En effet, la plupart des enseignants sont souvent moins impliqués que d’autres personnels dans la vie de l’établissement. Pourtant, s’ils en avaient conscience et acceptaient de s’y investir davantage, cela leur donnerait des clés de compréhension des élèves et améliorerait la situation en classe. Les élèves passent finalement beaucoup de temps au lycée et perçoivent beaucoup sur son fonctionnement.
Les enseignants ont un rapport à leur métier qui ne leur permet pas d’accorder beaucoup d’importance à ce que les élèves en perçoivent. Leur donner la parole à ce sujet leur paraît non pertinent, voire démagogue.
La Ligue n’a pas été auditionnée par la commission Pochard. Elle a néanmoins rédigé à son attention une note de proposition soulignant la méconnaissance de la réalité territoriale, sociale et culturelle qu’ont de nombreux enseignants au sujet de leur établissement. Ils se privent ainsi de la connaissance du milieu dans lequel vivent leurs élèves, qui pourrait leur fournir des éléments de décryptage importants. La proposition serait de reprendre les formations conjointes entre membres de la communauté éducative et personnels du territoire environnant sur une thématique liée à la politique de l’établissement et aux préoccupations du bassin d’appartenance. Ces stages conjoints déclencheraient des échanges, favoriseraient des habitudes de travail en commun et rompraient l’isolement des profs. Ce serait aussi une manière indirecte d’améliorer la perception des enseignants vis-à-vis de leurs élèves, en entendant parler les acteurs locaux. Ce serait sans doute enfin une réponse partielle au manque de considération sociale des enseignants. Il est vrai que la situation actuelle est peu favorable à ce type d’initiatives. Les enseignants ont souvent un habitat éloigné de leur lieu de travail et sont réticents à y passer beaucoup plus de temps. L’institution aujourd’hui est plutôt dans une tendance au désengagement en ce qui concerne l’aide au travail d’équipe intercatégoriel et interprofessionnel.
Au niveau des pratiques pédagogiques, les élèves mentionnent souvent tout l’intérêt qu’ils trouvent aux enseignements d’EPS, en grande partie parce qu’ils font assez peu de différence entre le prof animateur des activités de l’association sportives et l’enseignant des cours inscrits à l’emploi du temps officiel.
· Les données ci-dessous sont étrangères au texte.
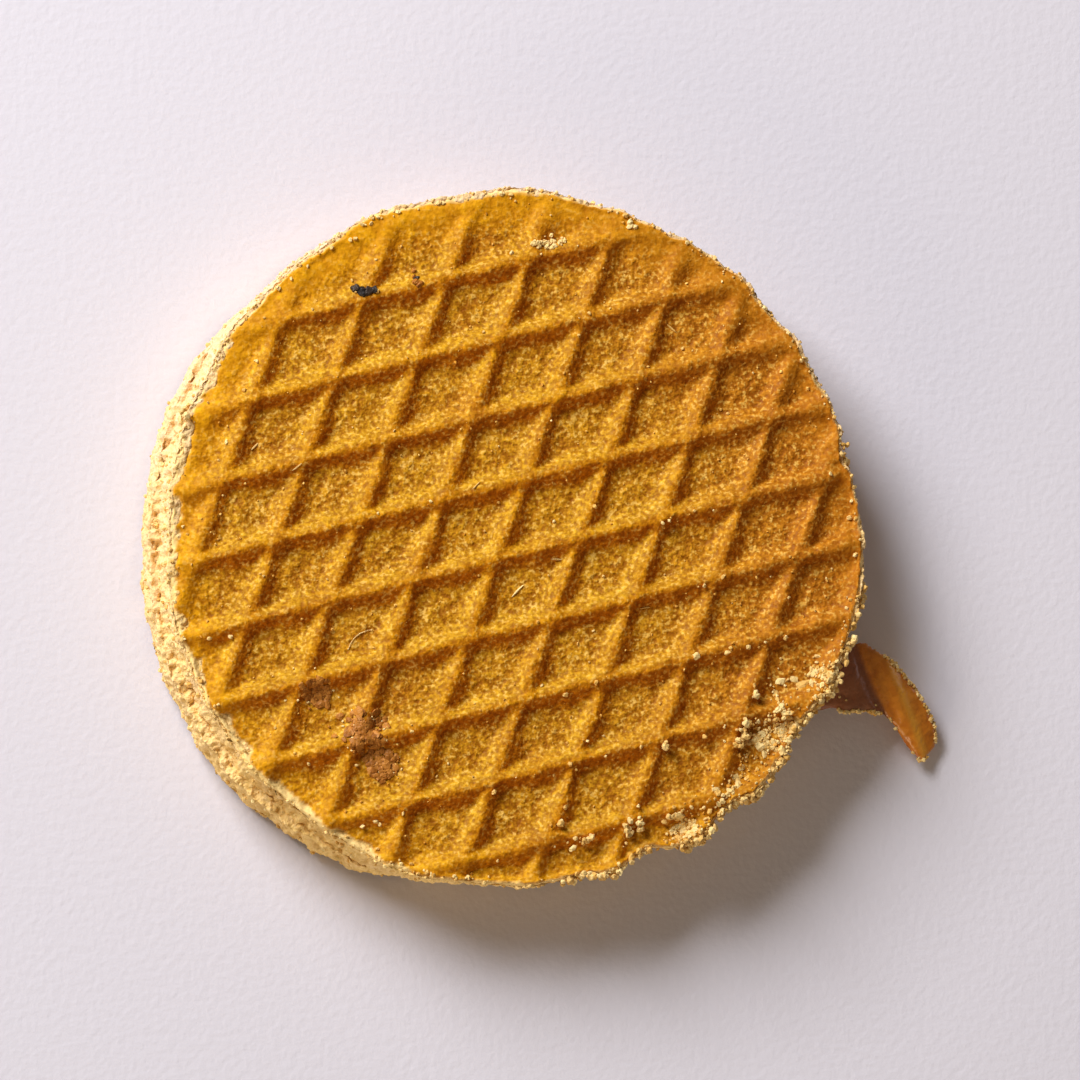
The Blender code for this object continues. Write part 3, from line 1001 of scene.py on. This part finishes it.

De la même manière, l’utilisation des TICE les met en situation d’acteurs et de producteurs, dans une relation plus fine et moins magistrale à leur enseignant. Les technologies de l’information et de la communication sont de plus un véritable atout pour développer un lien réel et fort entre élèves, enseignants et familles.
Si on revient sur le rôle des délégués élèves ou des élus des CVL, les élèves expriment une certaine insatisfaction depuis longtemps. Ils ont l’impression qu’on leur accorde beaucoup plus une place symbolique et théorique qu’un vrai rôle. Ils connaissent les textes, voient ce qui se pratique dans certains établissements plus ouverts et sont assez déçus des possibilités d’action qu’on leur laisse en réalité. De plus, ils souvent mal à l’aise vis-à-vis de leurs camarades qui ont tendance à leur reprocher de ne pas assez les défendre.
Il est dommage que les établissements entretiennent ces façons de faire. Il ne faut pas faire semblant avec la représentation élèves car, à terme, on fabrique de la défiance par rapport à l’institution. L’implication des élèves du CVL ou du CA est beaucoup plus sérieuse qu’on ne croit et devrait être un sujet de préoccupation de l’établissement tout entier. Dans nos formations, nous incitons les élèves à être curieux du projet d’établissement et à se positionner comme de véritables acteurs.
Lors de la formation des élus du CVL en particulier, nous soulignons l’importance d’une participation régulière et d’un travail continu entre les réunions plénières. Nous les accompagnons dans maints projets culturels et nous réjouissons ensuite de les retrouver souvent en position de responsabilité dans la vie sociale ou culturelle d’un quartier.
Certains chefs d’établissement ont le souci de faire davantage du CVL un outil de régulation et d’information qu’une véritable instance participative et productive. Pourtant les occasions de travail en commun ne manquent pas et on voit de plus en plus de groupes de travail comprenant des élèves se mettre en place au moment d’une rénovation ou d’une reconstruction des bâtiments.
Ce ne devrait pas seulement être au chef d’établissement ou aux CPE de travailler avec ces élèves. Les enseignants, qui sont la catégorie de personnels la plus nombreuse au sein de l’établissement, devraient s’emparer de cette relation. Même si cela peut paraître du temps perdu, ce serait en fait du temps gagné pour la formation citoyenne des élèves en classe. La confiance ainsi construite serait un facteur important d’amélioration du climat de la classe.
Pour lutter contre la dévalorisation sociale, morale et matérielle du métier d’enseignants, souvent mentionnée par les jeunes, la relation avec les parents est fondamentale. Il faut retrouver une vraie forme d’alliance avec les parents et tout faire pour que des liens de confiance existent avec les élèves. Les enseignants se privent trop souvent de ces approches qui sont pourtant de véritables leviers.